Once again, we have the old wooden doors and white brick walls, similar to the gate area, but this room also includes a herringbone designed ceiling, built in mini-arches along the length of the room, wonderfully detailed trim around it and beautiful lamps which scatter light and shadow all around the ceiling area, showing off that detail work. If seeing upright wasn’t enough, the floor is so reflective that the scene is just as detailed upside down! Along with the beauty design work, the folks at the Union Depot set up the seating so that you are forced to look at their beautiful work, stacking these retro benches back-to-back in the middle of the room, facing out towards the wall.
I don’t know about you, but when processing HDR brackets, any incandescent or fluorescent lighting tends to make the image way too orange.

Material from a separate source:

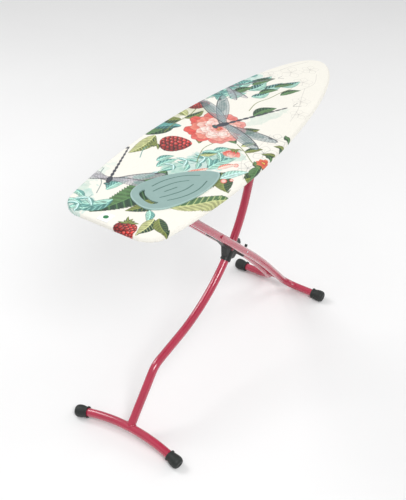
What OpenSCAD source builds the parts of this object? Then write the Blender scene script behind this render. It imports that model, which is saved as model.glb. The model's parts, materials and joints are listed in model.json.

In order to combat that, I like to use one of two presets in Perfect Effects 4 and they are applied depending on the tye of image. For the image above, the Blue Dawn preset was used, with much dilution – around a 30% opacity. The overall blue tint cools off the scene without going too over the top. When using Blue Dawn, you really need to apply some texture boosting or tonal contrast to offset the soft look that goes along with it.
The other preset I use in these instances is Cyberpunk, but it’s more suited for images with lots of texture mixed with the incandescent light. It’s also very good for street scenes and urbex! Unlike Blue Dawn, the images sharpness is not softened using the Cyberpunk preset, but it’s a pretty potent one, so it only takes low doses to cool an image down quickly!